**EXERCISE:** Quote precisely the run of lines opening with the line containing "lower_housing();" and closing with the line containing "obj.matrix_world = Matrix.Identity(4)", and nothing else.

════════════════════

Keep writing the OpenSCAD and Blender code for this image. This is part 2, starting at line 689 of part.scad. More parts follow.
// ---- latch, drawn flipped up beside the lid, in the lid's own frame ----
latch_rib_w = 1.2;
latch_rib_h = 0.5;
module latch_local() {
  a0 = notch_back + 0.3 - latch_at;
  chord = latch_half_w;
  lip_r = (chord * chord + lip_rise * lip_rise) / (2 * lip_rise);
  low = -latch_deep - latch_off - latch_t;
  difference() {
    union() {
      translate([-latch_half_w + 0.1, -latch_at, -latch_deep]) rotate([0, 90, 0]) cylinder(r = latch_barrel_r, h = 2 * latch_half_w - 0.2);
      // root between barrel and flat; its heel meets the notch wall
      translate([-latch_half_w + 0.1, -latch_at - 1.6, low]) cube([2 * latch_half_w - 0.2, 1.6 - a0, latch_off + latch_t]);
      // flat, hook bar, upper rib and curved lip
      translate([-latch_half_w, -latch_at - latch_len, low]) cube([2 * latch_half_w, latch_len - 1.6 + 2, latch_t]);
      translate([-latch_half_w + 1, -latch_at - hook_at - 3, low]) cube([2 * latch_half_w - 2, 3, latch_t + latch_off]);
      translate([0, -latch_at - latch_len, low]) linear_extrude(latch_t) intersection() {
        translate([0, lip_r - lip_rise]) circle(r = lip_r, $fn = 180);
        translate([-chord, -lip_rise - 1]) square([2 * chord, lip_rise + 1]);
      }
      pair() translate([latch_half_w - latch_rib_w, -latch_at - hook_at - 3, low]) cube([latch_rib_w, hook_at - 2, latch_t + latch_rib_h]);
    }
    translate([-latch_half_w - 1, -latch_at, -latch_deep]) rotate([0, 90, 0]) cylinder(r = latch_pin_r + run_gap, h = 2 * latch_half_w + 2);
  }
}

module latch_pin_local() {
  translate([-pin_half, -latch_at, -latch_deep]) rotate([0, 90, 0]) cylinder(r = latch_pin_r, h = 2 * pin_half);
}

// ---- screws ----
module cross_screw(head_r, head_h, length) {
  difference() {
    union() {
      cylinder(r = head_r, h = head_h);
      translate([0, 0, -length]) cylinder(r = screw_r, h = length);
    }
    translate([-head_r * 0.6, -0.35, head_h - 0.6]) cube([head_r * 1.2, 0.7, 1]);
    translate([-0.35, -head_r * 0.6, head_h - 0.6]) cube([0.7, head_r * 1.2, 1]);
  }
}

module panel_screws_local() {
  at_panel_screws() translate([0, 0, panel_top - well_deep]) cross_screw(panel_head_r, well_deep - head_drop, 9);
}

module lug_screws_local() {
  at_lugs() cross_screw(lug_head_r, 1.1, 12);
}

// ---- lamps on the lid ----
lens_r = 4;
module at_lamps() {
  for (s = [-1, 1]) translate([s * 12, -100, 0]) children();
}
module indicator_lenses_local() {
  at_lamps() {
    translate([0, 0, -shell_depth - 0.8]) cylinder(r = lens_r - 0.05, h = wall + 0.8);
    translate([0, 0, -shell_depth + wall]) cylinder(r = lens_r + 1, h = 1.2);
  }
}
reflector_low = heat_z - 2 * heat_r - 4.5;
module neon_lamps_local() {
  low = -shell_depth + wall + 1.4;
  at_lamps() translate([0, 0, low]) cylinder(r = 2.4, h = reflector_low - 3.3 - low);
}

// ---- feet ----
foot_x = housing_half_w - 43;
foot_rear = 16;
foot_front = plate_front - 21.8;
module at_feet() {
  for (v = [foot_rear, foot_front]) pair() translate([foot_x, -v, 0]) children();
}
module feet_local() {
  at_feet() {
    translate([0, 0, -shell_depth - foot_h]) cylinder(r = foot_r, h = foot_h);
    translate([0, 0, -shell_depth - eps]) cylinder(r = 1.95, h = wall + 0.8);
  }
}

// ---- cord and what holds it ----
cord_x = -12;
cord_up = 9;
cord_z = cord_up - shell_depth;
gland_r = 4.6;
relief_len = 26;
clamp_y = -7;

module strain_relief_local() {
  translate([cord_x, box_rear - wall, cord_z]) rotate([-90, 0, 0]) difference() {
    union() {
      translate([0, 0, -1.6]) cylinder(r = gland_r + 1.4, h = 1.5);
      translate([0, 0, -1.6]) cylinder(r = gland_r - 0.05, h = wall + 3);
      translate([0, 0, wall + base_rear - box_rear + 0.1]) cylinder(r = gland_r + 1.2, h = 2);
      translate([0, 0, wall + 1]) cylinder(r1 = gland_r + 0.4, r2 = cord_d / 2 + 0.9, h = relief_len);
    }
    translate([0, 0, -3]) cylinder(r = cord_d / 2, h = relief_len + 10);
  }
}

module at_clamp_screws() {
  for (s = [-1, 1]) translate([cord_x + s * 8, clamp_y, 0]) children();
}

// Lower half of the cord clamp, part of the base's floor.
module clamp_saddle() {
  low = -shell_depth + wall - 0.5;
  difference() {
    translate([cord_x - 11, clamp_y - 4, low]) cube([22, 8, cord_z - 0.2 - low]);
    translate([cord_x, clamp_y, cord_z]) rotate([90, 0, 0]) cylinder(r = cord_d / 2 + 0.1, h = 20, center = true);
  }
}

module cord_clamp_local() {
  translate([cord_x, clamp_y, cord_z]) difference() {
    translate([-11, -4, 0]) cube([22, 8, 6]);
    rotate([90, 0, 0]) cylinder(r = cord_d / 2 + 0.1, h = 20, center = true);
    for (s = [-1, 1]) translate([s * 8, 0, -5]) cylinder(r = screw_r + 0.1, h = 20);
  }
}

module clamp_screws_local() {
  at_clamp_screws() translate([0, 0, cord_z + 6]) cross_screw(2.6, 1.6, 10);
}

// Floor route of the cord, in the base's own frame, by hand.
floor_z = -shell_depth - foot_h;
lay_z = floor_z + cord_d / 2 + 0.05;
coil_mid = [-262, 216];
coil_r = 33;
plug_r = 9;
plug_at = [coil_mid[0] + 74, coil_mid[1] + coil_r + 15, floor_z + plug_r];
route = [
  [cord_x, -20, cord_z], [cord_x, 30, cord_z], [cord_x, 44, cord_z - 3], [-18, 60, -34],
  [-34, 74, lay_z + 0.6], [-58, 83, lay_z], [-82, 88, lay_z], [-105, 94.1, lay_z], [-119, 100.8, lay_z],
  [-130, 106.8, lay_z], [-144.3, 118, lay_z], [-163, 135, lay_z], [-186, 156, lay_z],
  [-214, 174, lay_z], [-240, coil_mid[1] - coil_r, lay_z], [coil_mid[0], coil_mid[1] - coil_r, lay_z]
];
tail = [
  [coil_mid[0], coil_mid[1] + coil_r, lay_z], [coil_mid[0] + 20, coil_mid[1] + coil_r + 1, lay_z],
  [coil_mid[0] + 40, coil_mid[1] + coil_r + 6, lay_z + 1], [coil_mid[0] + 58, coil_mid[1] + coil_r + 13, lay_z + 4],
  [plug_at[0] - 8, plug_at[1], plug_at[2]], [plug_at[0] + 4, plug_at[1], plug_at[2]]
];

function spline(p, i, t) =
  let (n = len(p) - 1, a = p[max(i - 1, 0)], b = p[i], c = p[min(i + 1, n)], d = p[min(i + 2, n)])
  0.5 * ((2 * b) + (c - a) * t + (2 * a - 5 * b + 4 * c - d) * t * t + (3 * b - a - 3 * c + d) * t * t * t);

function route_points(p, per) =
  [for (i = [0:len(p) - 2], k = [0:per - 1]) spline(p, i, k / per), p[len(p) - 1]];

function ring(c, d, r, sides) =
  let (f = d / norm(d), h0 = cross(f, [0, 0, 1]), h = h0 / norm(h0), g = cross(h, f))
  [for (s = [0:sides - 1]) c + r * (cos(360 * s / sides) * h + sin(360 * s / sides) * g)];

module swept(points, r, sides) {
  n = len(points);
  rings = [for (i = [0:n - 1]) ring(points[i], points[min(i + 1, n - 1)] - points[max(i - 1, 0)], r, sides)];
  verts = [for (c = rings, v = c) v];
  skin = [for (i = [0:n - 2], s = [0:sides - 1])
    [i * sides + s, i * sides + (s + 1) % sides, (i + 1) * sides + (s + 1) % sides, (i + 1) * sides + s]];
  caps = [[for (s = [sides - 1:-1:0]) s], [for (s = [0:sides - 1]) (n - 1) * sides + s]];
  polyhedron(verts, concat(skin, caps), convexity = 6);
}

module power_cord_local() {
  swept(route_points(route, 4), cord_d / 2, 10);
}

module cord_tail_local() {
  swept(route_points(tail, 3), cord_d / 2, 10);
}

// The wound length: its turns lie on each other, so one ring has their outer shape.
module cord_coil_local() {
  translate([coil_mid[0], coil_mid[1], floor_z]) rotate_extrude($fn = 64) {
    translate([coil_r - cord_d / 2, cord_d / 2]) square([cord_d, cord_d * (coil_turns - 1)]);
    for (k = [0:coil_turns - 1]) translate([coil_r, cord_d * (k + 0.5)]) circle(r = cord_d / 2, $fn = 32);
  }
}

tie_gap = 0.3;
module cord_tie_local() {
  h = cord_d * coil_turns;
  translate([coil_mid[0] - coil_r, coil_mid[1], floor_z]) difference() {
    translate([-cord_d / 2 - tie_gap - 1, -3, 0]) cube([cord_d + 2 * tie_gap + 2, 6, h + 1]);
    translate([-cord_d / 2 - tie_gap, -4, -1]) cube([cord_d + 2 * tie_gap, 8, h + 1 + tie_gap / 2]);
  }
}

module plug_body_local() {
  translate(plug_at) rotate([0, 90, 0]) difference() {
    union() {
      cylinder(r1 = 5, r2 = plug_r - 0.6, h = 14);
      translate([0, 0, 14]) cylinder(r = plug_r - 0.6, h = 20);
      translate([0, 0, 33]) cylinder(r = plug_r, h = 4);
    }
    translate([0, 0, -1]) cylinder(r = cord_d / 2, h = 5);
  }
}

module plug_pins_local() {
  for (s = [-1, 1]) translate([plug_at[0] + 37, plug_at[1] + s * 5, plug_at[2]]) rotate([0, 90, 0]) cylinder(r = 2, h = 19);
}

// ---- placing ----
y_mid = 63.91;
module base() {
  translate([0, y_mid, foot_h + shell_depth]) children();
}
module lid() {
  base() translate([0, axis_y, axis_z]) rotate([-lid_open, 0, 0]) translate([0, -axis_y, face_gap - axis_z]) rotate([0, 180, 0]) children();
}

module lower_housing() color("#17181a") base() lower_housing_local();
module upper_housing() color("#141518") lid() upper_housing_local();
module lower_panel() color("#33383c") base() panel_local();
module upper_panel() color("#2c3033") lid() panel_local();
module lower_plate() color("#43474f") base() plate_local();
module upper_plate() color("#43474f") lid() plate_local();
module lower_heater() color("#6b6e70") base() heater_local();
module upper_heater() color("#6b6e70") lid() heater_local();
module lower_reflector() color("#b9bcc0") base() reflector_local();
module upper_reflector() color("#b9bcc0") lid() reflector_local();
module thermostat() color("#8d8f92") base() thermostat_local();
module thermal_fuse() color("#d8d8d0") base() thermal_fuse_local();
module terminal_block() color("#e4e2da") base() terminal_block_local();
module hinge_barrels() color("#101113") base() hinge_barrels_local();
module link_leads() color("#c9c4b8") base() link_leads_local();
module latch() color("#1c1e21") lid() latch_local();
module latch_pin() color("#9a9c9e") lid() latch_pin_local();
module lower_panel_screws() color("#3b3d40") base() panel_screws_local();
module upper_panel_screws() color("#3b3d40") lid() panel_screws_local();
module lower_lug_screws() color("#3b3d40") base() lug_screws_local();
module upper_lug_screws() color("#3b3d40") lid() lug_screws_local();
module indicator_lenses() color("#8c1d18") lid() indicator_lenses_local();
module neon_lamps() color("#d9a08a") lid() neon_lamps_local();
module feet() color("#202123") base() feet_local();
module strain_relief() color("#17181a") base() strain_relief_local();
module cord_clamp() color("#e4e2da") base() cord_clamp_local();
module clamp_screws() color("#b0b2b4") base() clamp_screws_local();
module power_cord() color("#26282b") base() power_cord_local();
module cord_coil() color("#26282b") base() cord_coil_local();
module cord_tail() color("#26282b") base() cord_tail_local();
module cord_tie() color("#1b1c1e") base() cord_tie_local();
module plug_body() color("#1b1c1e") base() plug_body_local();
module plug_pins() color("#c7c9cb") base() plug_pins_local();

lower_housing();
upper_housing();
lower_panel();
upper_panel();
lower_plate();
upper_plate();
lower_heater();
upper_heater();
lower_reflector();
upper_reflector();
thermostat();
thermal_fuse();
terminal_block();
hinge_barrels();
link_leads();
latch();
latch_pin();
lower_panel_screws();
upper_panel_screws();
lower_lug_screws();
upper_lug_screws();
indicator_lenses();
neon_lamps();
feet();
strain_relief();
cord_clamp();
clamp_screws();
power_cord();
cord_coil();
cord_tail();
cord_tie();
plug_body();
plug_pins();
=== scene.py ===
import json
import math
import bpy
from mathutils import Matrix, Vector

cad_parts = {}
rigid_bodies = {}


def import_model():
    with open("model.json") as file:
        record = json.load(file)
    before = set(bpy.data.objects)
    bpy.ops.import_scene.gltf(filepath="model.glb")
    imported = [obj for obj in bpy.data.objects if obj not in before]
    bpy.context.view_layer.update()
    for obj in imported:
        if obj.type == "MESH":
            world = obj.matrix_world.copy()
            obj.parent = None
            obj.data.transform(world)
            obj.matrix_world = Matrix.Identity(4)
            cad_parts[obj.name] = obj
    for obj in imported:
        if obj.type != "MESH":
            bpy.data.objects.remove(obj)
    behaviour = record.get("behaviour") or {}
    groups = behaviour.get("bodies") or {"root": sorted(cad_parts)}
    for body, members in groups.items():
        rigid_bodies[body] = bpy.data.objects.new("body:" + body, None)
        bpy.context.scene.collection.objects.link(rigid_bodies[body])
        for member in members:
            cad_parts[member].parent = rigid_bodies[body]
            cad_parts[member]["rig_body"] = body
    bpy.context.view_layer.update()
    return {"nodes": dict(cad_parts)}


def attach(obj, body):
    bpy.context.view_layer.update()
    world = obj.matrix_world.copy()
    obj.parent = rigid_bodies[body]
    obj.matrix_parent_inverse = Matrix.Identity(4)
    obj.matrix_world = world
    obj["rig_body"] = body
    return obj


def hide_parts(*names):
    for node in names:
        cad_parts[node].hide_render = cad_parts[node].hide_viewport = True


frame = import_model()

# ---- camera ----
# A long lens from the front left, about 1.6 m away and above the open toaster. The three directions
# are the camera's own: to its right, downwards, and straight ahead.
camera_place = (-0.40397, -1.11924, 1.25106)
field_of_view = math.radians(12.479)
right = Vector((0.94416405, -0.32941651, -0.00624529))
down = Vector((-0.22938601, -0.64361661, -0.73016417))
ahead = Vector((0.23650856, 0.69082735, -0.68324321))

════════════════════

**SOLUTION TO THIS TASK:**
lower_housing();
upper_housing();
lower_panel();
upper_panel();
lower_plate();
upper_plate();
lower_heater();
upper_heater();
lower_reflector();
upper_reflector();
thermostat();
thermal_fuse();
terminal_block();
hinge_barrels();
link_leads();
latch();
latch_pin();
lower_panel_screws();
upper_panel_screws();
lower_lug_screws();
upper_lug_screws();
indicator_lenses();
neon_lamps();
feet();
strain_relief();
cord_clamp();
clamp_screws();
power_cord();
cord_coil();
cord_tail();
cord_tie();
plug_body();
plug_pins();
=== scene.py ===
import json
import math
import bpy
from mathutils import Matrix, Vector

cad_parts = {}
rigid_bodies = {}


def import_model():
    with open("model.json") as file:
        record = json.load(file)
    before = set(bpy.data.objects)
    bpy.ops.import_scene.gltf(filepath="model.glb")
    imported = [obj for obj in bpy.data.objects if obj not in before]
    bpy.context.view_layer.update()
    for obj in imported:
        if obj.type == "MESH":
            world = obj.matrix_world.copy()
            obj.parent = None
            obj.data.transform(world)
            obj.matrix_world = Matrix.Identity(4)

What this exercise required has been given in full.